* YOUR TASK *
Return only the lines running from the line that holds "Write part 3" to the line that holds "stem_y = 2.0", including both.

## Begin SOURCE MATERIAL

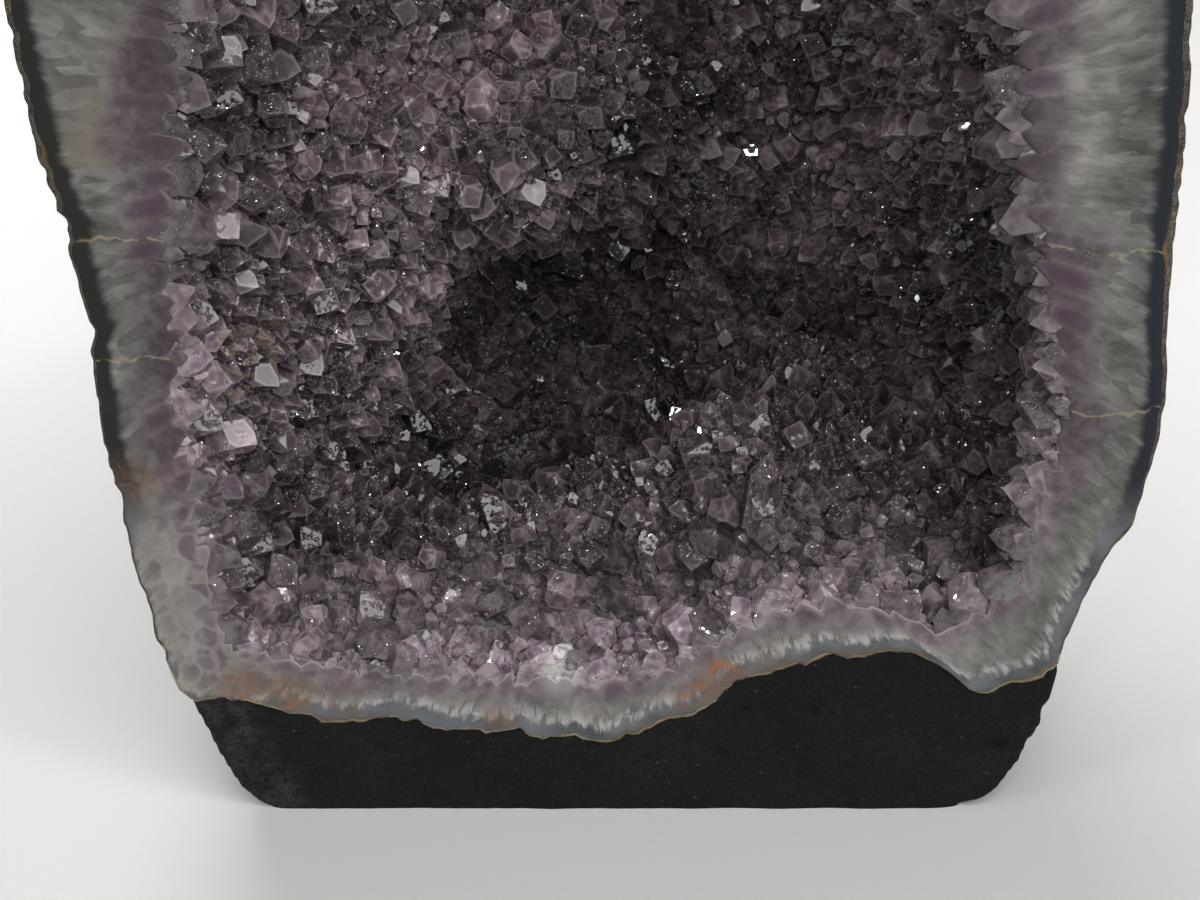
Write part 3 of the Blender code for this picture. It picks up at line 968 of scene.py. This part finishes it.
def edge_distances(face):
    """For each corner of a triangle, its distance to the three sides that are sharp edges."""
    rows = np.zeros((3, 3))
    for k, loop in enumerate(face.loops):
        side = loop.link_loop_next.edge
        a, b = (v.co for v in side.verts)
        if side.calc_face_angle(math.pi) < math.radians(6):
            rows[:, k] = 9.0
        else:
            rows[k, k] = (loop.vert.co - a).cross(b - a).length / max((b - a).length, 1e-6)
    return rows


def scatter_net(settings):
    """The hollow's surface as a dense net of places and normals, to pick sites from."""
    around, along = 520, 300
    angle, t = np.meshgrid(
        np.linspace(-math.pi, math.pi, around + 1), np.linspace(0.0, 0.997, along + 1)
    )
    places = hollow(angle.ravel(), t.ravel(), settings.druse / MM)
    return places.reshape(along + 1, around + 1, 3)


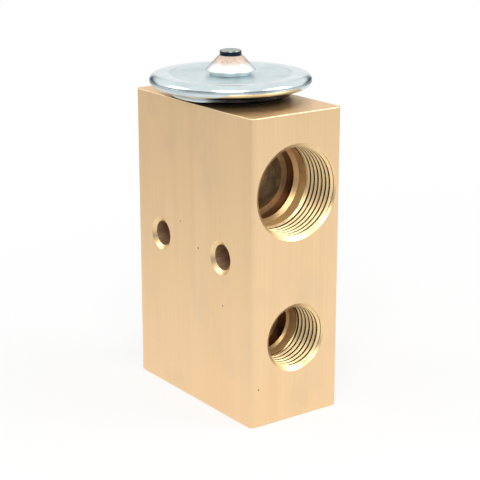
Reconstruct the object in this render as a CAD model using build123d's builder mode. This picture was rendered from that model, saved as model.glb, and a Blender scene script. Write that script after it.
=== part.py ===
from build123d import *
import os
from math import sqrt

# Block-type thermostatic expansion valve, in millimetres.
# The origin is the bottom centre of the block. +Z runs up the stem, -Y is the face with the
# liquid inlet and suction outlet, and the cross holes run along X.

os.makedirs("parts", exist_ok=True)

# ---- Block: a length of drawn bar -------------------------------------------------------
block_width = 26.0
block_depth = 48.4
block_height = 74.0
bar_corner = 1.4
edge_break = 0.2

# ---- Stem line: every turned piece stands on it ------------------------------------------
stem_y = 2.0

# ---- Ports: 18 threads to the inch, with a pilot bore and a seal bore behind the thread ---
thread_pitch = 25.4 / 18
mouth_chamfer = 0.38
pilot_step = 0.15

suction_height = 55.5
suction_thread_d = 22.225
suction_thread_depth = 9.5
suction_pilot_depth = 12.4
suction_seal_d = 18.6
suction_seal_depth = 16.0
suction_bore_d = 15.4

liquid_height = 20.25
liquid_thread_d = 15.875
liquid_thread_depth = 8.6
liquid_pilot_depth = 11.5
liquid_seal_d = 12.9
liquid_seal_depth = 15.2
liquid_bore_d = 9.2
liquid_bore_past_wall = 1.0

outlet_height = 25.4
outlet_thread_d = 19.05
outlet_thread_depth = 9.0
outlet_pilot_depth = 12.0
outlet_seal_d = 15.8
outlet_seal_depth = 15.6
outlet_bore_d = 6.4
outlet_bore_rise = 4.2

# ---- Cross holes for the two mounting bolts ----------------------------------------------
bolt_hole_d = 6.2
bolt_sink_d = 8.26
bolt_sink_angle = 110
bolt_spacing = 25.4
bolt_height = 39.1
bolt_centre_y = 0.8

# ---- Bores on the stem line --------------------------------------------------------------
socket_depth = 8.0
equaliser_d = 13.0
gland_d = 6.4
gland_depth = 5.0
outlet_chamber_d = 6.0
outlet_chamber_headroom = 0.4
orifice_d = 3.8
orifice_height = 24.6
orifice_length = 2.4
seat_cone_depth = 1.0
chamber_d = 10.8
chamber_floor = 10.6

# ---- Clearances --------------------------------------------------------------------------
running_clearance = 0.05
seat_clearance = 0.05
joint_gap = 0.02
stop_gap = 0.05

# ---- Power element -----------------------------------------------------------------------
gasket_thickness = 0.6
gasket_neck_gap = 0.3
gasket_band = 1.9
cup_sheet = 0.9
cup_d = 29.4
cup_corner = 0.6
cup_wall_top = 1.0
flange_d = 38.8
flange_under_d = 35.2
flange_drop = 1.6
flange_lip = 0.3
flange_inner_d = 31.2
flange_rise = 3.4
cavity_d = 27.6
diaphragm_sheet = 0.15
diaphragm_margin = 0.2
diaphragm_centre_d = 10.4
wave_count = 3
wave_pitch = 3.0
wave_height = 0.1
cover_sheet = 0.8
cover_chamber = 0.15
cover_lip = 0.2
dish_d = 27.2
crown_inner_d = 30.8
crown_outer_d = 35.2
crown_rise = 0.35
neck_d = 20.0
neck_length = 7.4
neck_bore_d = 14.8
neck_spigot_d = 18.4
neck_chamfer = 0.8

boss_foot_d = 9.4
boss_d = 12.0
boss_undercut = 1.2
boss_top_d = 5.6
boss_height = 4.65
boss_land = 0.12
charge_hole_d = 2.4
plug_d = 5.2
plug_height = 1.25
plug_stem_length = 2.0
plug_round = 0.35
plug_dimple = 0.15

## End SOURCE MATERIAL
## Begin SOURCE MATERIAL

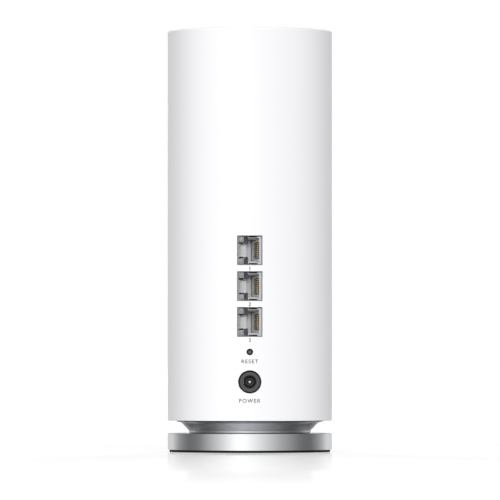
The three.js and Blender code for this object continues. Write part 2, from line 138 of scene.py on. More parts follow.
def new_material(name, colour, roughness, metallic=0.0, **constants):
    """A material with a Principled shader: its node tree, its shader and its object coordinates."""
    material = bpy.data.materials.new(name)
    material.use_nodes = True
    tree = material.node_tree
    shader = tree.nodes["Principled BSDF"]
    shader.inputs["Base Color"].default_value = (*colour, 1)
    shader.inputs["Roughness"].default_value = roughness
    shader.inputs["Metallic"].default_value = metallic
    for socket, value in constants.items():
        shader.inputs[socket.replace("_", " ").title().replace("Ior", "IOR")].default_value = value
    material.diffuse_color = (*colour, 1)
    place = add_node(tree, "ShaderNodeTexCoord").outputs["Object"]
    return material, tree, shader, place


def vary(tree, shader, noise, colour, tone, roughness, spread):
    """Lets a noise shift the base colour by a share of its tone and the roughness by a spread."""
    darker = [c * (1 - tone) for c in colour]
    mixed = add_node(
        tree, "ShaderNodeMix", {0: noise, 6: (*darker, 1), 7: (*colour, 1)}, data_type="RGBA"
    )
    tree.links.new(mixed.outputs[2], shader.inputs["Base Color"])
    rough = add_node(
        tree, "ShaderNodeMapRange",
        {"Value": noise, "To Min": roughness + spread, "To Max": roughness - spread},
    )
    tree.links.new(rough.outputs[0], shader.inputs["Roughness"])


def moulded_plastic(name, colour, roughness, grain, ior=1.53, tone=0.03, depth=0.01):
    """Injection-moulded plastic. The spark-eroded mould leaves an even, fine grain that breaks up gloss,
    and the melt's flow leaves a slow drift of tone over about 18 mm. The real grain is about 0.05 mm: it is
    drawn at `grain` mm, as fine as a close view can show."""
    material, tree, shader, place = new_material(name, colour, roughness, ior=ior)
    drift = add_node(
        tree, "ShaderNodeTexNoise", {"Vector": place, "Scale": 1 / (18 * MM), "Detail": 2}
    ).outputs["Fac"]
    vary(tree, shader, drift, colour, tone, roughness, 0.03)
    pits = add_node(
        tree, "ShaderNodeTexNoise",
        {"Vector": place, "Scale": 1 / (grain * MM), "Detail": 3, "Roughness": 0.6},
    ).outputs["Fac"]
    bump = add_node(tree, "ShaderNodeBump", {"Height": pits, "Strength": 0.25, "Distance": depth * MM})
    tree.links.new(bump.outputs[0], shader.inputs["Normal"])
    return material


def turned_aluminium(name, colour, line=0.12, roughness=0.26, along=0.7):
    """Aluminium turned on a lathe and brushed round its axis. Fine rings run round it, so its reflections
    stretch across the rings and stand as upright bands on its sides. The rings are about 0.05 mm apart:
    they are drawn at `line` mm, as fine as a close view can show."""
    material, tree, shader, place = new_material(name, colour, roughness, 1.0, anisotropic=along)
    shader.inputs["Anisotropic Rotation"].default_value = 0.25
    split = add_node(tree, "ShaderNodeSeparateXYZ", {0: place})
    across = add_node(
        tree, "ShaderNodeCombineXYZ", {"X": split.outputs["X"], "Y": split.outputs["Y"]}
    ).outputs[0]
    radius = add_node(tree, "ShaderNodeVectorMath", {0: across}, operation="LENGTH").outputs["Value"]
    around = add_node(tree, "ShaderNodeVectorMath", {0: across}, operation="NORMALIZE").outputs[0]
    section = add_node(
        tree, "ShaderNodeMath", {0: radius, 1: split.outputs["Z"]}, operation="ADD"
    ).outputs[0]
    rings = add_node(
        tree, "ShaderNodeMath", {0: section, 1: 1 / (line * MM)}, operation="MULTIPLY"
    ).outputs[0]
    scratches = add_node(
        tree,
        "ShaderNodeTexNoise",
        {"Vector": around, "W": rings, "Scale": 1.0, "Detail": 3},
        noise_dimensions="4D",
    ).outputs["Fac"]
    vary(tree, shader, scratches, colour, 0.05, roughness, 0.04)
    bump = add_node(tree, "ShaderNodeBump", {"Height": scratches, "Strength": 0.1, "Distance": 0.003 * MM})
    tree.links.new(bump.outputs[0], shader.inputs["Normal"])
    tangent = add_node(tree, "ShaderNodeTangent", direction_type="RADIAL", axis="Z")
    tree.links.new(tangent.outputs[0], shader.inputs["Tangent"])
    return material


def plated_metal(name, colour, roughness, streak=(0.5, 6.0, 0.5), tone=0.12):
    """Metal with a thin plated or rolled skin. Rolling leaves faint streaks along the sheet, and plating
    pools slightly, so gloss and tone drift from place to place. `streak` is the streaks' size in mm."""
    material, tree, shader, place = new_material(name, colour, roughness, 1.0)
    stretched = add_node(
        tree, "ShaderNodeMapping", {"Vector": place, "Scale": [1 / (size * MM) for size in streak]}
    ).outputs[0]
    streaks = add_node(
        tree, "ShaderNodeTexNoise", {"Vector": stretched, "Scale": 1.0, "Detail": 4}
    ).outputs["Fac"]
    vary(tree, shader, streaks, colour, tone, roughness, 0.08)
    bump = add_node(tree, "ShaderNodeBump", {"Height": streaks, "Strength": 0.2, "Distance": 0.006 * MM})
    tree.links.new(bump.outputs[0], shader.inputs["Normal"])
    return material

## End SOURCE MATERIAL

* EXERCISE RESULT *
Write part 3 of the Blender code for this picture. It picks up at line 968 of scene.py. This part finishes it.
def edge_distances(face):
    """For each corner of a triangle, its distance to the three sides that are sharp edges."""
    rows = np.zeros((3, 3))
    for k, loop in enumerate(face.loops):
        side = loop.link_loop_next.edge
        a, b = (v.co for v in side.verts)
        if side.calc_face_angle(math.pi) < math.radians(6):
            rows[:, k] = 9.0
        else:
            rows[k, k] = (loop.vert.co - a).cross(b - a).length / max((b - a).length, 1e-6)
    return rows


def scatter_net(settings):
    """The hollow's surface as a dense net of places and normals, to pick sites from."""
    around, along = 520, 300
    angle, t = np.meshgrid(
        np.linspace(-math.pi, math.pi, around + 1), np.linspace(0.0, 0.997, along + 1)
    )
    places = hollow(angle.ravel(), t.ravel(), settings.druse / MM)
    return places.reshape(along + 1, around + 1, 3)


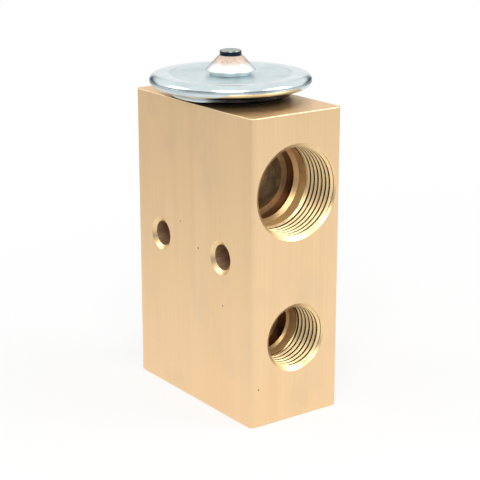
Reconstruct the object in this render as a CAD model using build123d's builder mode. This picture was rendered from that model, saved as model.glb, and a Blender scene script. Write that script after it.
=== part.py ===
from build123d import *
import os
from math import sqrt

# Block-type thermostatic expansion valve, in millimetres.
# The origin is the bottom centre of the block. +Z runs up the stem, -Y is the face with the
# liquid inlet and suction outlet, and the cross holes run along X.

os.makedirs("parts", exist_ok=True)

# ---- Block: a length of drawn bar -------------------------------------------------------
block_width = 26.0
block_depth = 48.4
block_height = 74.0
bar_corner = 1.4
edge_break = 0.2

# ---- Stem line: every turned piece stands on it ------------------------------------------
stem_y = 2.0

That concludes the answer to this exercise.